Your task
Identify each line below containing the string "with" and copy it.

━━━━━━━━━━━━━━━━━━━━

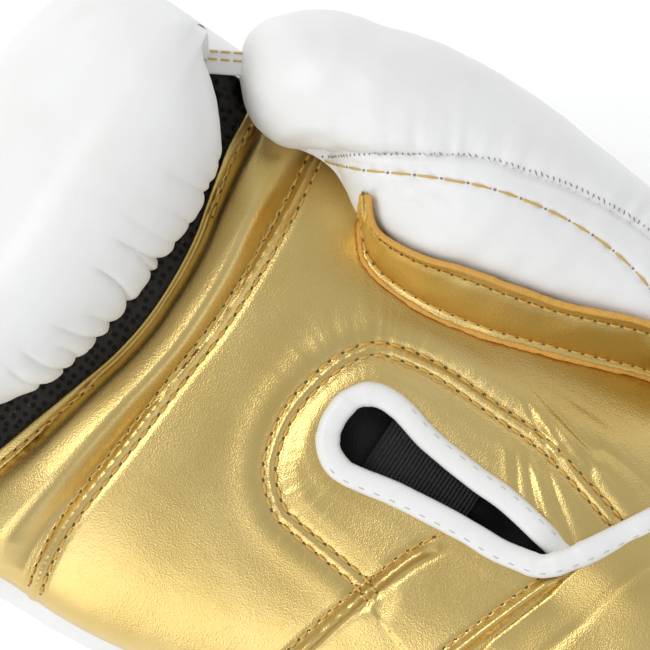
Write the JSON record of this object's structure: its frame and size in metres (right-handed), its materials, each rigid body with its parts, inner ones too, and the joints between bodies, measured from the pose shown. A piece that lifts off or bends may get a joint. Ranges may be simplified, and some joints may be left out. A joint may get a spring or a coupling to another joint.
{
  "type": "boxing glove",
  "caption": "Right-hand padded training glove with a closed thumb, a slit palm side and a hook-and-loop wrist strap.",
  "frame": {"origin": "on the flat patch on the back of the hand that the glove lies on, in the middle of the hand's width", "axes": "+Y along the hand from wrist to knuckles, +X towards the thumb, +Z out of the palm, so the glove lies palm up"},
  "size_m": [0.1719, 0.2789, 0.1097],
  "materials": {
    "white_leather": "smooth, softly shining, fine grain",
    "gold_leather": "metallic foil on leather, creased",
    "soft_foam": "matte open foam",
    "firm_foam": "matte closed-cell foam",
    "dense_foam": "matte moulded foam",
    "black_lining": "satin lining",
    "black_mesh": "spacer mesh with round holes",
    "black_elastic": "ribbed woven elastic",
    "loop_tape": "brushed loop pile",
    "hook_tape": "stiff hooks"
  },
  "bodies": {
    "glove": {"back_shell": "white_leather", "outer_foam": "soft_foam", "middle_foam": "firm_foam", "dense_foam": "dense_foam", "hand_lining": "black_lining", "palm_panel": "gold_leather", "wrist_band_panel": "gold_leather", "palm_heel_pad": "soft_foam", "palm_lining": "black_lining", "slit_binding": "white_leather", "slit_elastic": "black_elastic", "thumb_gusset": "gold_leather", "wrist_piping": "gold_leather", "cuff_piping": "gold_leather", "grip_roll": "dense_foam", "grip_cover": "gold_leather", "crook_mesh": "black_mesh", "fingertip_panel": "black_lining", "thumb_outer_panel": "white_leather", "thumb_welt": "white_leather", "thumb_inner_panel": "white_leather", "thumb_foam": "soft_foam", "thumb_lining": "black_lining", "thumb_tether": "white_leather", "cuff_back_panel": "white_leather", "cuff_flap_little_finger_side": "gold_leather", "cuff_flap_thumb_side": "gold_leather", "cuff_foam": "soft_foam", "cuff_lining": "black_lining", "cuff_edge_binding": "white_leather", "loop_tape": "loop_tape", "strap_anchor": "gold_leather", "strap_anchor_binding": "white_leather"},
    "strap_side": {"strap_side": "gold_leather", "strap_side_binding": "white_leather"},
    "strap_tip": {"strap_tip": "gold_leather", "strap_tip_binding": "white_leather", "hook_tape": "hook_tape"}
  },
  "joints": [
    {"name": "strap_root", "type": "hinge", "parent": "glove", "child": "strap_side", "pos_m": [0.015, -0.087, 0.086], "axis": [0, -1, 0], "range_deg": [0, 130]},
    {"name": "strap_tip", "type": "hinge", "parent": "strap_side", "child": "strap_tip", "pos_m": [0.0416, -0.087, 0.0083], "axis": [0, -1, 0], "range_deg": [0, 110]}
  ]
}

━━━━━━━━━━━━━━━━━━━━

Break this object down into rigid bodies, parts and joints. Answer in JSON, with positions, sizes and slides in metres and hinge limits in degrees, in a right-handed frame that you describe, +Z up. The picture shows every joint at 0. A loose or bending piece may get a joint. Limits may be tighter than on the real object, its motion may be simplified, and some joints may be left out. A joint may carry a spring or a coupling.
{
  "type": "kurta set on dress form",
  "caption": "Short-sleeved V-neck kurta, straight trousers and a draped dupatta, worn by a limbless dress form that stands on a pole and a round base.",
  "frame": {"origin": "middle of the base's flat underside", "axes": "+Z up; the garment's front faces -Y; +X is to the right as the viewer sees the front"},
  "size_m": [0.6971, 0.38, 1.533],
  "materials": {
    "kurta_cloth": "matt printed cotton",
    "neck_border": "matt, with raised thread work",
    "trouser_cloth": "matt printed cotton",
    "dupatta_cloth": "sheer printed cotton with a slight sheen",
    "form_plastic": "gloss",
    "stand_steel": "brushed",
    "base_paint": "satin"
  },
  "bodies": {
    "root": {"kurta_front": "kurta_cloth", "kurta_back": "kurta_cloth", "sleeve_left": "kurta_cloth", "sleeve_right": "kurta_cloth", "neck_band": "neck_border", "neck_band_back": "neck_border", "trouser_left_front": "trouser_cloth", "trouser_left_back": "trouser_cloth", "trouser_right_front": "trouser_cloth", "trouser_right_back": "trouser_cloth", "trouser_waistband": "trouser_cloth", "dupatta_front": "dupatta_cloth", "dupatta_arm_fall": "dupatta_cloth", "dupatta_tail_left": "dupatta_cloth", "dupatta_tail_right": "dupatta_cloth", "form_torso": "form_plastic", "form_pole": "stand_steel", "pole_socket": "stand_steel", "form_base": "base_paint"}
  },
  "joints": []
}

━━━━━━━━━━━━━━━━━━━━

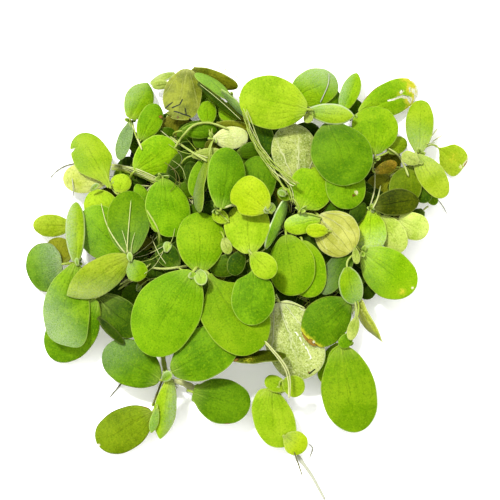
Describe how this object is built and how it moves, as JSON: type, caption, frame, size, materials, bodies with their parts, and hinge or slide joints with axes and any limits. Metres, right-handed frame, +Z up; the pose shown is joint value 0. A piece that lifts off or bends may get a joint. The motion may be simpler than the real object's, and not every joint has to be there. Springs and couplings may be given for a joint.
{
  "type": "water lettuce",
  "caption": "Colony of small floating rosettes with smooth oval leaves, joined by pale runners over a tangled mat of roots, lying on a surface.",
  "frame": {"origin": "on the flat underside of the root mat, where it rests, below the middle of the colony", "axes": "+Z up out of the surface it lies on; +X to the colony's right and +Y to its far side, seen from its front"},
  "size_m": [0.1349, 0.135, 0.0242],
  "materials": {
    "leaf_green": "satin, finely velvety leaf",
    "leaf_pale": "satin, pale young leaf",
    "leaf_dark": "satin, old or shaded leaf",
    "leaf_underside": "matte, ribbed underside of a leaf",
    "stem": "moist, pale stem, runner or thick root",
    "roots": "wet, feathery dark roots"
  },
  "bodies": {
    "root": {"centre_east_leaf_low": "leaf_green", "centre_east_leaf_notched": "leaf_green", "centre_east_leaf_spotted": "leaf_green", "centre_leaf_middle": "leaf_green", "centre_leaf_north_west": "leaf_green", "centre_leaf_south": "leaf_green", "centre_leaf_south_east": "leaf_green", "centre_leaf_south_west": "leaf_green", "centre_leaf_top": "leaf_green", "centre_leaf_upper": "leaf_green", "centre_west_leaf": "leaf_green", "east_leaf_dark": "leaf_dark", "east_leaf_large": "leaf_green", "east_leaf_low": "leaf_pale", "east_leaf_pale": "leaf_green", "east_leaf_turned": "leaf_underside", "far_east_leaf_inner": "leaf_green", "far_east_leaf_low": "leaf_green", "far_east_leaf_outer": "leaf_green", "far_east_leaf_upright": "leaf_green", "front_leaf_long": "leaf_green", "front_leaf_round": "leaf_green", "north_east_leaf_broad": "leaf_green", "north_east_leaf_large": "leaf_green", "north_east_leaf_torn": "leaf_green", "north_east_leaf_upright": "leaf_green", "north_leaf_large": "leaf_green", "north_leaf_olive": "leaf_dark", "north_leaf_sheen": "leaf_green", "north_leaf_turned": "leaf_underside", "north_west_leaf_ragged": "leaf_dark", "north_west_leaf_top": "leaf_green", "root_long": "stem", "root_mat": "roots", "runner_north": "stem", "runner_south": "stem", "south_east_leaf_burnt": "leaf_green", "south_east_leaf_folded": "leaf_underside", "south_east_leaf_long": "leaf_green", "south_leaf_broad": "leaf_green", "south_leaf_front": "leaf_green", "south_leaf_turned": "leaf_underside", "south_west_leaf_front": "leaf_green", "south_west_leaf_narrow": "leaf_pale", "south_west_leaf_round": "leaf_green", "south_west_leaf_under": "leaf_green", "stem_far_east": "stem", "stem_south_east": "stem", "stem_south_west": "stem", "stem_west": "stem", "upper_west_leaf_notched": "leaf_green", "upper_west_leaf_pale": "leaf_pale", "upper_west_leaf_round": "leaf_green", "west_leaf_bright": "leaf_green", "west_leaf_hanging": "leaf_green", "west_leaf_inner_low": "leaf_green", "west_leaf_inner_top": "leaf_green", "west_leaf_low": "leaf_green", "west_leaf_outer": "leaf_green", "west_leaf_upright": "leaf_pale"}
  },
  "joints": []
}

━━━━━━━━━━━━━━━━━━━━

Complete answer
Write the JSON record of this object's structure: its frame and size in metres (right-handed), its materials, each rigid body with its parts, inner ones too, and the joints between bodies, measured from the pose shown. A piece that lifts off or bends may get a joint. Ranges may be simplified, and some joints may be left out. A joint may get a spring or a coupling to another joint.
  "caption": "Right-hand padded training glove with a closed thumb, a slit palm side and a hook-and-loop wrist strap.",
    "black_mesh": "spacer mesh with round holes",
Break this object down into rigid bodies, parts and joints. Answer in JSON, with positions, sizes and slides in metres and hinge limits in degrees, in a right-handed frame that you describe, +Z up. The picture shows every joint at 0. A loose or bending piece may get a joint. Limits may be tighter than on the real object, its motion may be simplified, and some joints may be left out. A joint may carry a spring or a coupling.
    "neck_border": "matt, with raised thread work",
    "dupatta_cloth": "sheer printed cotton with a slight sheen",
Describe how this object is built and how it moves, as JSON: type, caption, frame, size, materials, bodies with their parts, and hinge or slide joints with axes and any limits. Metres, right-handed frame, +Z up; the pose shown is joint value 0. A piece that lifts off or bends may get a joint. The motion may be simpler than the real object's, and not every joint has to be there. Springs and couplings may be given for a joint.
  "caption": "Colony of small floating rosettes with smooth oval leaves, joined by pale runners over a tangled mat of roots, lying on a surface.",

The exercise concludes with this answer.